My Move to the Garden
What brought me to growing food, and what has quietly changed since.
I was not someone who thought much about gardens. My mother always had one, and growing up I was aware of it the way you are aware of background noise. It was just something she did.
A couple of years ago I was visiting her and she was showing me how to pinch out the side shoots on a tomato plant. Nothing significant was happening. We were not having an important conversation. But the hour had a quality to it I kept thinking about afterward. Quiet, physical, unhurried. I wanted more of that.
Why This, Why Now
I cook a lot and I care about what goes into my food. But I had gotten into the habit of buying everything without thinking much about it. Good shops, good products, but no real relationship to any of it. Growing felt like a way to close that gap.
There was also something about the rhythm of it. I spend a lot of time at a screen. The idea of doing something slow and physical every day, something with a visible result at the end of months, genuinely appealed to me. It still does.
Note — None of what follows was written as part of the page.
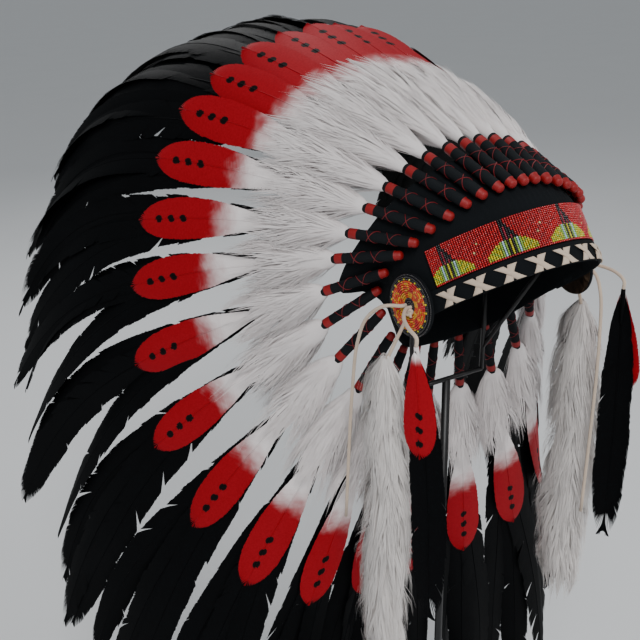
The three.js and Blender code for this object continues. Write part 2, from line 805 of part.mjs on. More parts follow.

I wanted to do something slow and physical. Something where the result took months.
What Has Actually Changed
The most honest answer is: not everything, but a few things noticeably. I am calmer in the morning when I spend a few minutes with the plants before anything else. I cook more carefully when I am using something I grew. I waste less because I know exactly how long something took to produce.
My mother would probably say she told me so. She would be right.